Институт региональных проблем

История России, её культурное и этническое многообразие

Новая конфигурация турецкой власти

17.04.2017

Турция переходит на президентскую форму правления, в руках Реджепа Эрдогана концентрируются широчайшие властные полномочия. Как такое стало возможным и какие последствия может иметь – в комментарии директора ИРП Дмитрия Журавлева.

В Турции прошел референдум о полномочиях президента. Гражданам предложили проголосовать за или против 18 поправок в Конституцию, которые предусматривают переход страны от парламентской республики к президентской. В случае, если большинство голосующих скажут «да» поправкам, президент станет не только главой государства, но и главой исполнительной власти. Должность премьер-министра будет упразднена и Реджеп Эрдоган получит право самостоятельно объявлять чрезвычайное положение и назначать высших чиновников. Президентский срок увеличивается с четырех до пяти лет, занимать эту должность можно будет два срока подряд.

По итогам подсчета 99,9 процентов бюллетеней 51,2 процентов избирателей проголосовали «за», 48,8 процентов избирателей – «против».

Перевес в пользу Эрдогана минимален, что дает возможность противникам реформы не согласиться с результатами референдума. Так что победу президента нельзя считать окончательной.

Но что-то подсказывает, что после подавления выступления военных, серьезного гражданского неповиновения ждать не стоит. И поэтому можно поздравить лидера Турции с новыми полномочиями. А они огромные: правительство подчиняется президенту, причем не как коллективный орган, который может иметь собственную позицию и даже оппонировать парламенту, а как сумма министров, каждый из которых отвечает только за свое министерство и только перед президентом. В новой Турции не будет такого политического субъекта как правительство, в исполнительной ветви власти будет только один субъект – президент.
Но как же случилось, что в самой светской из мусульманских стран мира стала возможна такая концентрация власти?

Дело, на наш взгляд, в специфике турецкого гражданского общества. Собственно, власть контролирует не гражданское общество в целом, а та часть элиты, которая, не входя во власть и опираясь на граждан, ее контролирует. На Западе такой элитной группой является бизнес, в Турции, как и в большинстве мусульманских стран, – армия.

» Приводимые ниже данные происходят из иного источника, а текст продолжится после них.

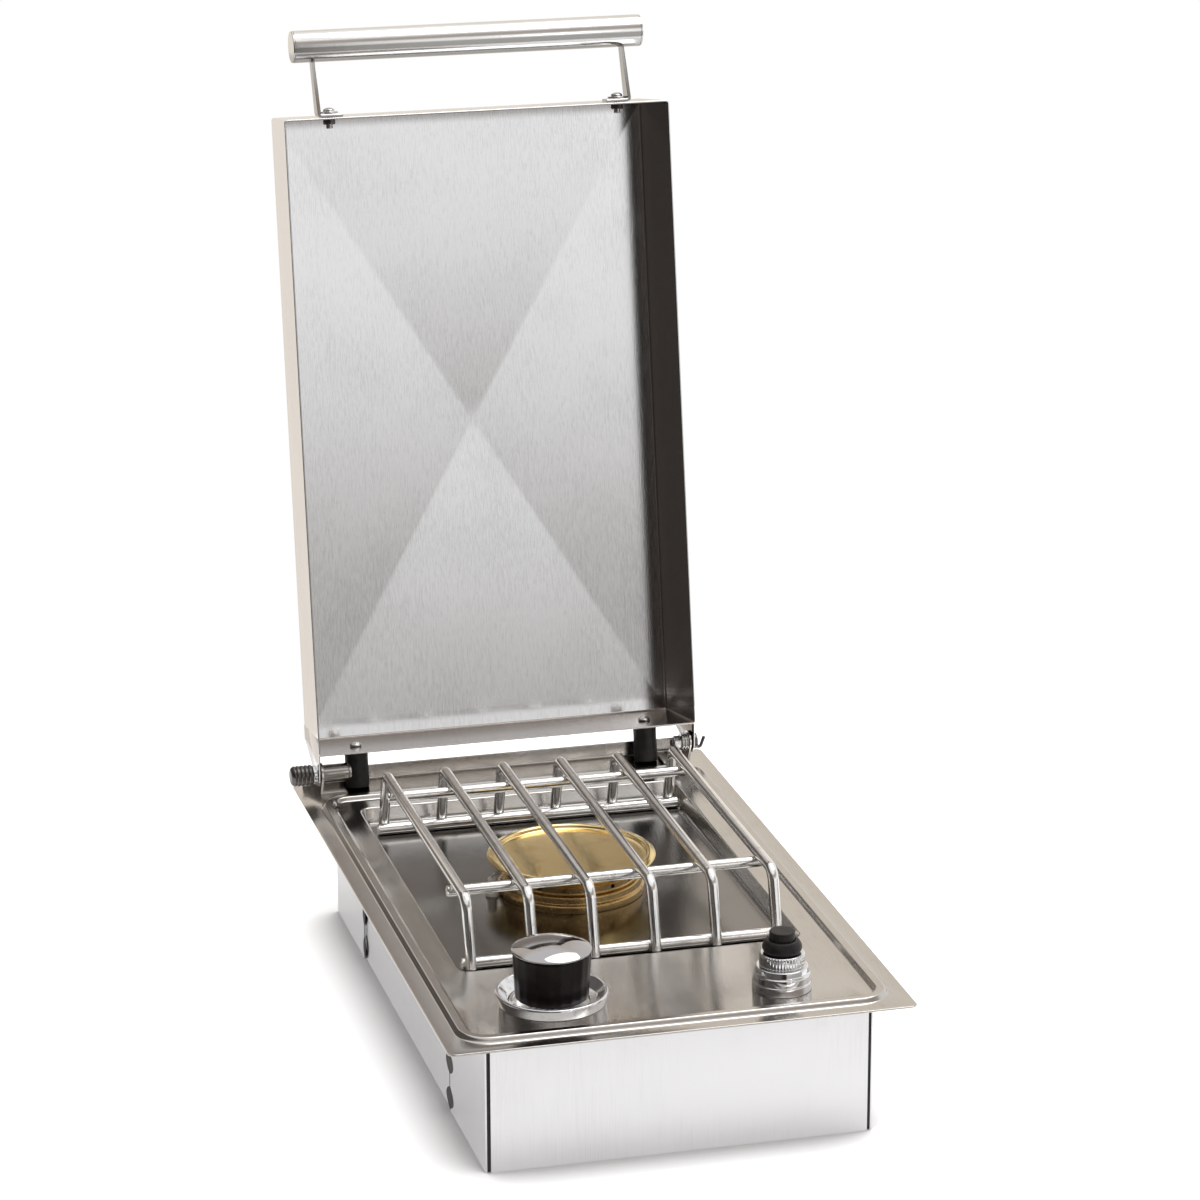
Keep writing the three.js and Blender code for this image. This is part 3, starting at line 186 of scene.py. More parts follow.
# metal: two close colours in clouds and grain, with a fine grain in the bump, and on some finishes painted
# shade; sizes in millimetres
metalMix = Look(
    speck=0.7, smudge=0.4, smudgeRange=(0.52, 0.72), toneRange=(0.36, 0.64), waveSize=110,
    inwardRange=(0.03, 0.08),
)
metalPlain = Look(grain=0.5, run=(1, 1, 1), grainDepth=0.05, cloud=6, wave=0.0, cloudShare=0.7)
metalLook = {
    "plateSteel": Look(
        slot="satin_steel", light=(0.61, 0.585, 0.555), dark=(0.51, 0.485, 0.455),
        rough=(0.12, 0.19), grain=0.55, run=(1, 28, 1), grainDepth=0.1, cloud=60, wave=0.1,
        # shade: painted shade in the plate's well, darker below 83.5 to 88 mm
        cloudShare=0.6, shade=(0.0835, 0.088, 0.43),
    ),
    "boxSteel": Look(
        slot="box_steel", light=(0.77, 0.765, 0.77), dark=(0.7, 0.695, 0.7), rough=(0.16, 0.24),
        grain=0.6, run=(1, 1, 60), grainDepth=0.06, cloud=90, wave=0.12, cloudShare=0.5,
    ),
    "lidSteel": Look(
        slot="lid_steel", light=(0.84, 0.835, 0.835), dark=(0.7, 0.695, 0.695), rough=(0.1, 0.16),
        grain=0.9, run=(1, 1, 9), grainDepth=0.03, cloud=120, wave=0.1, cloudShare=0.35,
        # inside: painted dark reflection on the rims' inner faces: the pan's middle height in metres, and
        # the colour there
        inside=(0.259, (0.29, 0.26, 0.24)),
    ),
    "rodSteel": Look(
        slot="polished_steel", light=(0.88, 0.87, 0.85), dark=(0.52, 0.5, 0.47), rough=(0.1, 0.26),
        grain=1.1, cloud=9, cloudShare=0.75,
    ),
    "handleSteel": Look(
        slot="polished_steel", light=(0.84, 0.835, 0.82), dark=(0.74, 0.73, 0.71),
        rough=(0.13, 0.22), run=(60, 1, 1), cloud=40, cloudShare=0.5,
        # shade: painted shade on the underside of the handle tube
        shade=(0.549, 0.5545, 0.55),
    ),
    "chrome": Look(
        slot="chrome", light=(0.82, 0.82, 0.83), dark=(0.5, 0.495, 0.51), rough=(0.05, 0.12),
        grain=0.7, grainDepth=0.015, cloud=7, wave=0.02, cloudShare=0.8,
    ),
    # a darker copy of the chrome: painted dark reflection on the knob's cap
    "smokedChrome": Look(
        slot="chrome", light=(0.47, 0.455, 0.455), dark=(0.36, 0.345, 0.35), rough=(0.04, 0.09),
        grain=0.7, grainDepth=0.01, cloud=14, wave=0.02,
    ),
    "screwSteel": Look(
        slot="fastener_steel", light=(0.66, 0.65, 0.63), dark=(0.44, 0.43, 0.41), rough=(0.2, 0.34),
        grain=0.4, grainDepth=0.1, cloud=5,
    ),
    "spacerSteel": Look(
        slot="dark_steel", light=(0.46, 0.44, 0.41), dark=(0.27, 0.26, 0.24), rough=(0.14, 0.24),
    ),
    "darkSteel": Look(
        slot="dark_steel", light=(0.16, 0.15, 0.145), dark=(0.07, 0.066, 0.062), rough=(0.22, 0.38),
        grainDepth=0.1,
    ),
    "burnerBrass": Look(
        slot="brass", light=(0.54, 0.37, 0.17), dark=(0.27, 0.18, 0.09), rough=(0.2, 0.34),
        grain=0.45, grainDepth=0.06, cloud=14, wave=0.03,
    ),
    "brass": Look(
        slot="brass", light=(0.95, 0.74, 0.36), dark=(0.72, 0.5, 0.2), rough=(0.12, 0.24),
        grain=0.45, grainDepth=0.06, cloud=17, wave=0.03,
    ),
}


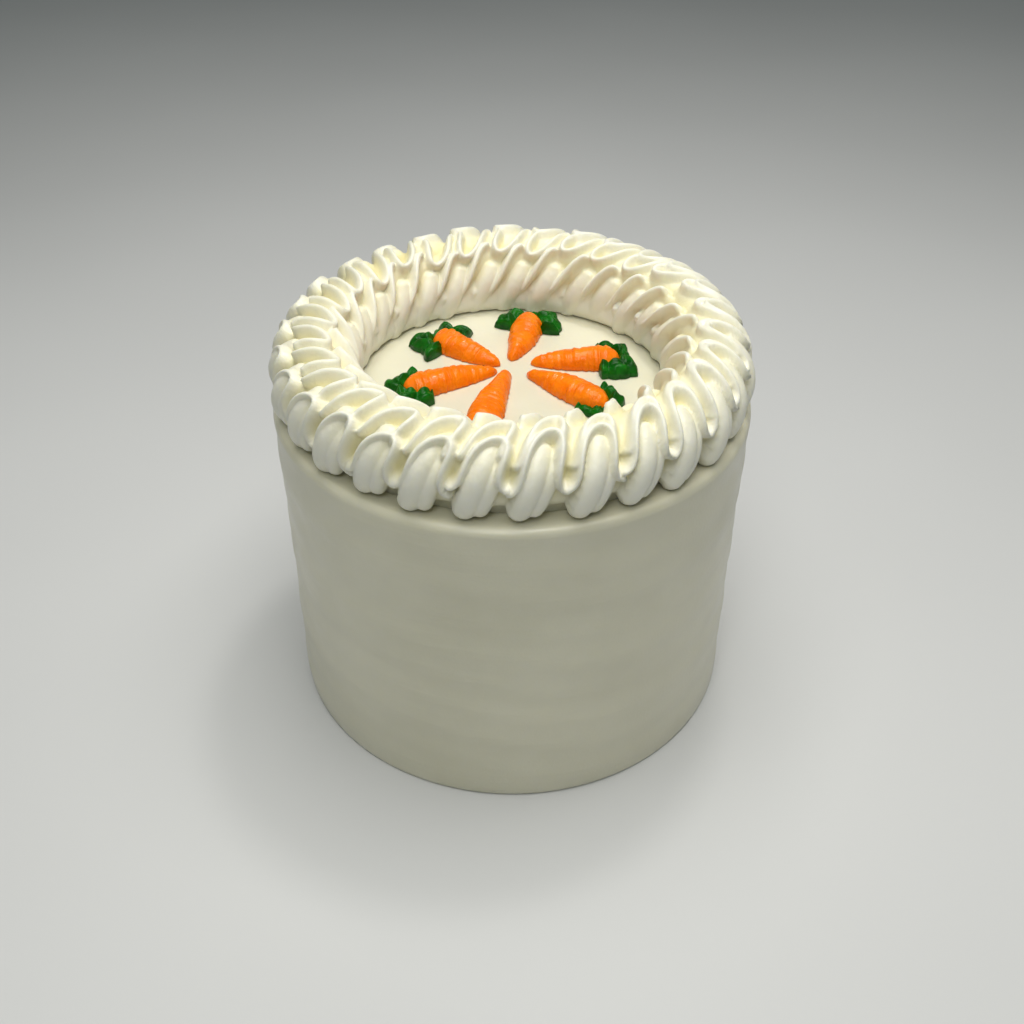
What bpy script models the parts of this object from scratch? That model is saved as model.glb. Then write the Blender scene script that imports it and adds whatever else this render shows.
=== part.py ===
"""A frosted carrot cake: a tall round cake under smooth icing, a rope of icing piped round
its top edge, and six piped carrots with leafy tops lying on it like the spokes of a wheel.

Metres, +Z up. The origin is the middle of the flat underside, and -Y is the front.
"""

import math

import bpy
import numpy as np

# The frosted cake
CAKE_RADIUS = 0.0812
CAKE_HEIGHT = 0.1175
RIM_ROUNDING = 0.0028
FOOT_ROUNDING = 0.0010
CAKE_STEPS = 48

# The piped border, a rope laid in leaning loops on a ring. Section angles are in degrees,
# 0 facing out, 90 up and 180 in, and reaches are from the middle of the section.
PIPED_LOOPS = 29
RING_RADIUS = 0.0654
RING_CENTRE_HEIGHT = 0.0128
CORE_REACH = 0.0092
FOOT_REACH = 0.0124
INNER_FOOT_REACH = 0.0162
SECTION_RADIUS = 0.0130
STROKE_LEAN = 2.05
LEAN_FROM = -50
LEAN_TO = 238
LEAN_BACK_AT = 262
FRONT_PHASE = -0.07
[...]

В Турции, которая начиналась как государство с армии генерала Кемаля, армия играла даже большую роль, чем, например, в Египте. Её значение можно сравнить только с ролью армии в Латинской Америке, где тоже государство выросло из армии. Но там военные зачастую играли деструктивную роль, в Турции же армия была гарантом баланса политической системы и светскости общества.

Эрдоган с самого начала стремился ослабить политическую роль армии и опирался при этом на поддержку Запада, который, не беря в расчет специфику мусульманских стран, рассматривал военных в этих странах, как угрозу демократии. Политические позиции военной элиты существенно ослабили масштабные кадровые перестановки по итогам «недоворота», фактически обнулившего возможность армии в обозримой перспективе вмешиваться в политику.

В результате турецкое гражданское общество лишилось элитного стержня, что сделало возможным концентрацию власти практически до монаршей. Внешний фактор тоже не помешает «новому выбору Турции». Запад повозмущается, но стерпит – слишком нужен им Эрдоган и в Сирии, и в решении проблемы беженцев.

И в этой связи возникает два вопроса. Будет ли востребован опыт Эрдогана в других странах? И главное: как эти страны будут называться?